Nothing so sweet as being gifted with plants that have been passed down from previous loved ones, especially if they were grown on the old home place:) Your garden looks beautiful but please be sure you check it out for those old snakes. I guess I was warned about them so much when I was little that if I lived in your area, especially by a stream, it would be tough to let little ones play out by themselves. God bless and keep ya all!
Those vines sure look healthy with their pretty lavender blooms. Mom raised brown beans; she called them fall beans even though they were planted in the spring with the other beans and produced in July, just like the greasy and half-runner beans. I went to my garden to gather zucchini and cucumbers yesterday evening and was horrified to see the tops had been eaten off all my green beans and the ends of all my melon vines. I suspect it was one of the hundred groundhogs that live in my barn. My worthless dog needs to earn her keep!
Enjoyed Ed’s post!
Ed did a good job updating about the beans. They look beautiful in the picture. Looking forward to seeing another update from him once they produce.
Those are very pretty bean flowers! I might call the color lilac. Our beans are flowering bright red and it’s our favorite in the garden right now.
I gathered and ate my first fig yesterday. The bush is loaded.
Well the blossoms are pretty.
Lovely beans!
Those look like a knuckle hull purple hull pea we planted. It produces a creamy white pea and tastes more like a cow pea. We realized that we prefer the top pick Mississippi pink eyed pea. They grow better for us in our raised beds, stay bushier and don’t climb so we don’t have to trellis, easier to harvest and more flavorful Happy gardening
The stems do look like pea vines however the beans themselves are milk chocolate to dark chocolate color.

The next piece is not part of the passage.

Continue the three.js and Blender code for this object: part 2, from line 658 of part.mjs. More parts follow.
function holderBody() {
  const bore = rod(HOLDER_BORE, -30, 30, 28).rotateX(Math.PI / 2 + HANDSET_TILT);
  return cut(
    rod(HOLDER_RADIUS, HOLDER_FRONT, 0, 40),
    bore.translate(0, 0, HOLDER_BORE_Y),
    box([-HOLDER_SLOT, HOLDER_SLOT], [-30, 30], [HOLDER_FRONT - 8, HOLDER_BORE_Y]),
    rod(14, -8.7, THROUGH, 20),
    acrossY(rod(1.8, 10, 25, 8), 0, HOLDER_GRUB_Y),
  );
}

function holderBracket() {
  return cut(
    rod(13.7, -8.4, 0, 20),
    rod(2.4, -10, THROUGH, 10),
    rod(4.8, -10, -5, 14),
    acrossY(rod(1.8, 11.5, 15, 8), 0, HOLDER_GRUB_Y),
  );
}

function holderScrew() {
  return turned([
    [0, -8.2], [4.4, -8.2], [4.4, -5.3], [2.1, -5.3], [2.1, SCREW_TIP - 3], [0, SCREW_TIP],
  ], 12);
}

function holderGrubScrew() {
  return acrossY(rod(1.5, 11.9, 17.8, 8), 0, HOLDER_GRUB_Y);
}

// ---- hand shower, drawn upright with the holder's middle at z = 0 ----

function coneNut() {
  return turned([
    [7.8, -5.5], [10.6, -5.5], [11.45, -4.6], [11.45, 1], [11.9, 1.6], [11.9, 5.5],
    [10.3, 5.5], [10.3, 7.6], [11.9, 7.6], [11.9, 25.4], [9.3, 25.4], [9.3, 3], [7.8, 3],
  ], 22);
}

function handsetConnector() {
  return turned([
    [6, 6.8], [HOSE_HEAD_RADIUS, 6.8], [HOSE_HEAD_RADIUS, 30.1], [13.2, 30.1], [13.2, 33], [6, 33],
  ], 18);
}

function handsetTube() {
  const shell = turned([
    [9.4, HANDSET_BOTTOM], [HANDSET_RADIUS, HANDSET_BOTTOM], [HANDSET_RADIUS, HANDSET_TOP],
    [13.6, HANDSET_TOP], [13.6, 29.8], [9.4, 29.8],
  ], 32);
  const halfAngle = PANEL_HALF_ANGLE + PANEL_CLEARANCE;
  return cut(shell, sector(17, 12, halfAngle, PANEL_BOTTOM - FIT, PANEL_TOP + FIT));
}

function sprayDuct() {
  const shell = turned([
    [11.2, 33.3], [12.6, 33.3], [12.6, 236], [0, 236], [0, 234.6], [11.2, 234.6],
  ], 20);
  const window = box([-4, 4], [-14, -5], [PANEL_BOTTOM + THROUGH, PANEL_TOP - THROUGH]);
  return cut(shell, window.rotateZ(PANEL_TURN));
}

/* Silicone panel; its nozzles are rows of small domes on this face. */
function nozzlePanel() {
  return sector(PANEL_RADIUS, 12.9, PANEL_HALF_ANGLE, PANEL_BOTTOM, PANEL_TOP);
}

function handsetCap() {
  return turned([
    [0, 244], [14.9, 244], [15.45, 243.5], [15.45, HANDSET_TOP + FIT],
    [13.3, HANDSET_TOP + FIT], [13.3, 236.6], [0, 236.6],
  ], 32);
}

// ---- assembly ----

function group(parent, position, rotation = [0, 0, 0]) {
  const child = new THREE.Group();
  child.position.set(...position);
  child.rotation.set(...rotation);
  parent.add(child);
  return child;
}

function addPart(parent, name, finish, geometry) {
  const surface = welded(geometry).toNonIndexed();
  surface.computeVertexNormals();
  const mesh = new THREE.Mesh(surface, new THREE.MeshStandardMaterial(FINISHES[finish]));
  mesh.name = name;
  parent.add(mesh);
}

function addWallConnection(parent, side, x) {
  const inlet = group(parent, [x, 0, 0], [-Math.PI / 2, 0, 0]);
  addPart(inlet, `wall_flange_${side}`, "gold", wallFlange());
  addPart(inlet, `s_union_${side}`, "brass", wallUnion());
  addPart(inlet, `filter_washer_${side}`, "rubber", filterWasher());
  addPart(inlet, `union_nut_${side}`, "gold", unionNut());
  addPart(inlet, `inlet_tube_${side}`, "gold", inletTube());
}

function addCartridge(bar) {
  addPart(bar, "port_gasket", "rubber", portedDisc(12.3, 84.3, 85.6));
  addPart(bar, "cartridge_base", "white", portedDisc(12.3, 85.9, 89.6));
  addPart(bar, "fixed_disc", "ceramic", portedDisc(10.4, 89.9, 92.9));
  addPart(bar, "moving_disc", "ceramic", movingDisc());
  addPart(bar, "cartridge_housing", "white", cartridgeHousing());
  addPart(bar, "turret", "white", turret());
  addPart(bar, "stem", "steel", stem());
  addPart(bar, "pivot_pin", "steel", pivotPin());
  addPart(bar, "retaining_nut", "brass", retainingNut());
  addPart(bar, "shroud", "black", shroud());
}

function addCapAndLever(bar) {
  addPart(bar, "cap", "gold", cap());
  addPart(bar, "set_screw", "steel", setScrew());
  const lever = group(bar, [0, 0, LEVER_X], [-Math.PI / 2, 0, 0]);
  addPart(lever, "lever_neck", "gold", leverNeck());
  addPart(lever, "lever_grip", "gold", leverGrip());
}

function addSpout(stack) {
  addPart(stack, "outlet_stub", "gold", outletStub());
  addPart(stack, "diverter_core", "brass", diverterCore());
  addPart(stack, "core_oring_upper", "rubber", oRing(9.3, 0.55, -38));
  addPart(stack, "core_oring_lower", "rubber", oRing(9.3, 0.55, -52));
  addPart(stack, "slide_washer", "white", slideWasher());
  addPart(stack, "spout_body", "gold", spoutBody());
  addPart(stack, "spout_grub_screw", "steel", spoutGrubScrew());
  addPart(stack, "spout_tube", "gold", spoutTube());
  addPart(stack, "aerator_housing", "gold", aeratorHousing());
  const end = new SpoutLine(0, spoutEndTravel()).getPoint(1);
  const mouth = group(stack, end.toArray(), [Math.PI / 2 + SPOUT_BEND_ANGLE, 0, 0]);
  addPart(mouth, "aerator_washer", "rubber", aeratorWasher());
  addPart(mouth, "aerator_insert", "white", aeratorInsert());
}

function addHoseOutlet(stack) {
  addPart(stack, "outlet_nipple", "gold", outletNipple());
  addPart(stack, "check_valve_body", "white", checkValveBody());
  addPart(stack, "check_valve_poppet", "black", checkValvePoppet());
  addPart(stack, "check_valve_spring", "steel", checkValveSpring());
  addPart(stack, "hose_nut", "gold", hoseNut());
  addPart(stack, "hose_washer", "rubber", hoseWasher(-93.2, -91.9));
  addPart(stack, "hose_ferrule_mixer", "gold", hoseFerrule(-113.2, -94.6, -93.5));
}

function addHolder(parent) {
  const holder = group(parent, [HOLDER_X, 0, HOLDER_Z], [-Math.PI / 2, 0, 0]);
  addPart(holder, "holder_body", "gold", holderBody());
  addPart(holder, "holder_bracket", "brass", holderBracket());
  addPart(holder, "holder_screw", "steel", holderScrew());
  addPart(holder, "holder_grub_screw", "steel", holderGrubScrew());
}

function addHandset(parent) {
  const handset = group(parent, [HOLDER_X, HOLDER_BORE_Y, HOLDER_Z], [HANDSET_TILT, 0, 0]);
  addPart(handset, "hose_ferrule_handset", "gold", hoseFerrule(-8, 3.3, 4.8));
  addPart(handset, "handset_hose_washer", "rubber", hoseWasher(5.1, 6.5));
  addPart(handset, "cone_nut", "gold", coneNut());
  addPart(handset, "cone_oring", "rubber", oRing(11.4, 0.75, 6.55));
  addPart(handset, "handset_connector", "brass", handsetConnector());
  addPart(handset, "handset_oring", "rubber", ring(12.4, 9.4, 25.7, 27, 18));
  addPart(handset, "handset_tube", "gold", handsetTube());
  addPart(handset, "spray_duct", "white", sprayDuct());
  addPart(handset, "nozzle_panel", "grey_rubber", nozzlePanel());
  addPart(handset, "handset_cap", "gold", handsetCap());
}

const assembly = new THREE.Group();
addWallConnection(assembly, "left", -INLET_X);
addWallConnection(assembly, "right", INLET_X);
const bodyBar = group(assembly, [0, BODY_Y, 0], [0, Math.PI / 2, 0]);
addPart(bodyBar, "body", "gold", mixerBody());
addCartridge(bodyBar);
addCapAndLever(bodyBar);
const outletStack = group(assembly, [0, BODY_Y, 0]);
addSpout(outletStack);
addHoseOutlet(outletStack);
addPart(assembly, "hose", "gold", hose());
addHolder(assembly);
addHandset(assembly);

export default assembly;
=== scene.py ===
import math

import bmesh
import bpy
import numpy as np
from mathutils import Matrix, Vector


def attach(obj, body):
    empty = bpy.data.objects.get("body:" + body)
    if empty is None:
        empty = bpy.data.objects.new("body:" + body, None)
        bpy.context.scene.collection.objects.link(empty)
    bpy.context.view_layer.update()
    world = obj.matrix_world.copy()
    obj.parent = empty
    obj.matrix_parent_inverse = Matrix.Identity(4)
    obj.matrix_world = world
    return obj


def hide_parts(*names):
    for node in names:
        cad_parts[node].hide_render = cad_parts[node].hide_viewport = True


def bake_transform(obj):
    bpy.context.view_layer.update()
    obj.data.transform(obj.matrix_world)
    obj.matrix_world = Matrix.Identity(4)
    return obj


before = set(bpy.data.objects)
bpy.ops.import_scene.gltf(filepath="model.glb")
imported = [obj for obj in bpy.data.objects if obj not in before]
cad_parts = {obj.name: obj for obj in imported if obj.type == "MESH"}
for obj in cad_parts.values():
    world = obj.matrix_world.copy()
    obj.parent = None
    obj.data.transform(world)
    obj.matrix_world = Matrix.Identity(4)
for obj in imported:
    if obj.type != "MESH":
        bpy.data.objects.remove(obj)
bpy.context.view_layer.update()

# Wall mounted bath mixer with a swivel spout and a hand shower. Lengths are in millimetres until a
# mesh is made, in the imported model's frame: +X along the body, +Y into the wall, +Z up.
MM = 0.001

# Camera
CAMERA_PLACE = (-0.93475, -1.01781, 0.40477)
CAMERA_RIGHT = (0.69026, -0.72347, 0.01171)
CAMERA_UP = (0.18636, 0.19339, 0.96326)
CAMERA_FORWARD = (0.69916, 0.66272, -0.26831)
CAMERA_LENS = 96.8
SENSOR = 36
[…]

The pictures Ed sent look like beautiful plants. Glad you both are having good luck with them so far. I will be looking forward to pictures of the beans themselves and what color they are.
Pretty bean patch.
This is not about the brown beans, but about Ed and Tipper’s gardens. I am jealous. In the past years I had a chance of having pretty gardens and growing beans, peas, okree and other things. Nowadays because of my health, the hot dry weather each summer and especially the DEER, it now seems impossible. I wrote yesterday about getting very little rain since Memorial Day, I did get a little yesterday, it might have been enough enough to settle the dust. This morning’s forecast- heating up and dry for the next 7 days. Last night there was a flood warning for several areas near me, there had been 1-2 inches of rain in some areas where a lot of housing subdivisions have been built. Imagine having a flood problem because of getting only 1-2 inches of rain over a period of several hours. Seems many of today’s people don’t understand, asphalt and cement don’t soak up water, it all runs into the creeks, any dirt farmer can tell you that, you don’t need to be a brain surgeon to understand. I must have woke up on the wrong side of the bed this morning.